Market Snapshot (April 5, 2026)
WTI Crude$111.54/bbl
Brent Crude$114.74/bbl
Weekly WTI Change+11.94%
Gulf Spare Capacity Stranded~4 million b/d

The Spare Capacity Trap

The Shuwaikh strike exposes a structural problem: approximately 4 million barrels per day of spare production capacity held by Iraq, Kuwait, Saudi Arabia, and the UAE sits trapped behind Iran’s Strait of Hormuz closure, per Arab Center DC analysis citing March IEA data. Iran closed the strait in early March, stranding roughly 20 million b/d of total exports and removing the market’s primary shock absorber. Saudi Arabia holds approximately 3 million b/d of spare capacity as the only meaningful buffer outside the blockade zone, according to CNBC citing Rystad Energy.

OPEC+ approved just 206,000 b/d of additional output for April—a modest increase given the scale of disruption. WTI surged $11.90 (+11.94%) in the week ending April 3, while Brent climbed 7.8% to $109.03 on April 3 alone, data from Oil Price API and Reuters show. Prices have rallied from $71.32 per barrel on February 27 to current levels above $110—a 56% increase in five weeks.

Precedent and Pattern

The September 2019 attacks on Saudi Aramco facilities offer a benchmark for market response to infrastructure strikes. Drone and cruise missile attacks disrupted 5.7 million b/d of production—approximately 5% of global supply—sending Brent crude up 19.5% intraday to $71.95 per barrel, the largest single-day price jump on record, Al Jazeera reported. The 2026 environment is more fragile: the Hormuz closure has already removed 20 million b/d from circulation, spare capacity sits largely inaccessible, and prices were already elevated before the Shuwaikh incident.

Infrastructure Attack Comparison
Incident Date Disruption Price Impact
Aramco Abqaiq/Khurais Sept 2019 5.7 million b/d Brent +19.5% intraday
Kuwait Shuwaikh Complex April 2026 Administrative (no production halt) TBD (Sunday trading)

Iran has launched 2,012 drones and 438 ballistic missiles at the UAE since late February, averaging 120 drone attacks per day, according to NBC News citing UAE Ministry of Defence data. The frequency and precision of Shahed-136 drone attacks have increased, demonstrating evolving capability to strike high-value targets. Kuwait had remained relatively untouched until Sunday’s incident, which marks an expansion of the target set beyond the UAE and Saudi Arabia.

The Attribution Question

No group has claimed responsibility for the Shuwaikh attack. The drone strike profile is consistent with Iranian or Iran-aligned proxy capabilities, though formal attribution remains pending. Iran’s foreign minister Abbas Araghchi stated on April 3 that “striking civilian infrastructure will not compel Iranians to surrender,” per Reuters. The comment followed U.S. missile strikes on Iran’s Mahshahr Petrochemical Zone on April 4, part of escalating tit-for-tat infrastructure targeting.

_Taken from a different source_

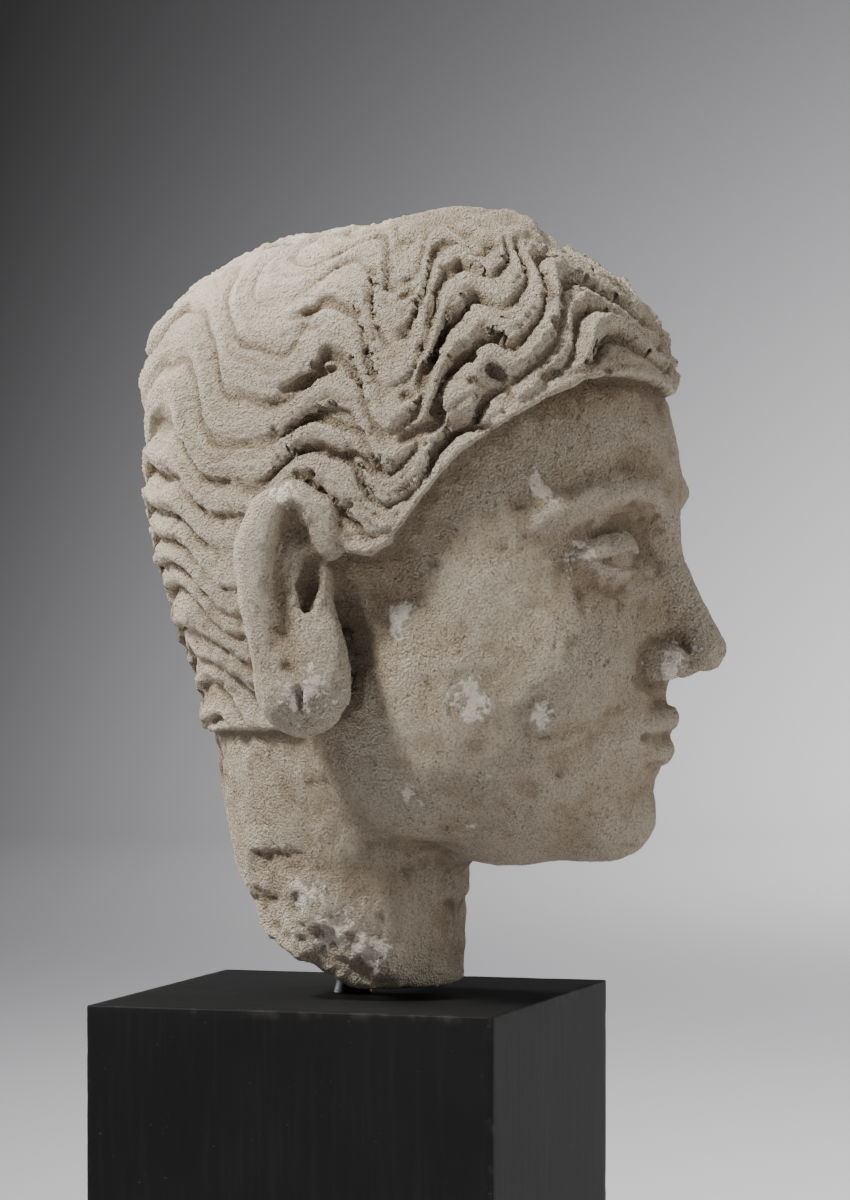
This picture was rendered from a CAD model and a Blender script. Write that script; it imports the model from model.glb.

“By blocking the Strait of Hormuz, Iran was hijacking a global shipping route and was holding the global economy hostage.”

— Yvette Cooper, British Foreign Secretary

The Shuwaikh complex itself is symbolic rather than operationally critical for immediate production. Built between 1996 and 2002, the 40,000-square-metre compound houses administrative and strategic planning functions but no refining or extraction capacity. The psychological impact and market signal—that even secondary Gulf infrastructure is now within range—may exceed the physical damage.

What to Watch

Asian Oil Markets open Sunday evening UTC, providing the first price reaction to the Kuwait strike. Fire extent and damage assessment remain undisclosed as of 05:00 UTC; Kuwait has not reported production impacts or timeline for complex restoration. OPEC+ holds a ministerial meeting on April 5, where members may adjust output guidance in response to the incident and broader supply disruption. The critical variable is whether additional attacks target operational infrastructure—refineries, export terminals, or the stranded Gulf production capacity itself—rather than administrative assets. With global spare capacity exhausted and insurance costs for Gulf shipping already elevated, according to Congressional Research Service data, the market tolerance for further disruption is minimal. Any strike that forces production offline could push prices toward the $120-130 range where demand destruction begins to factor into the trajectory.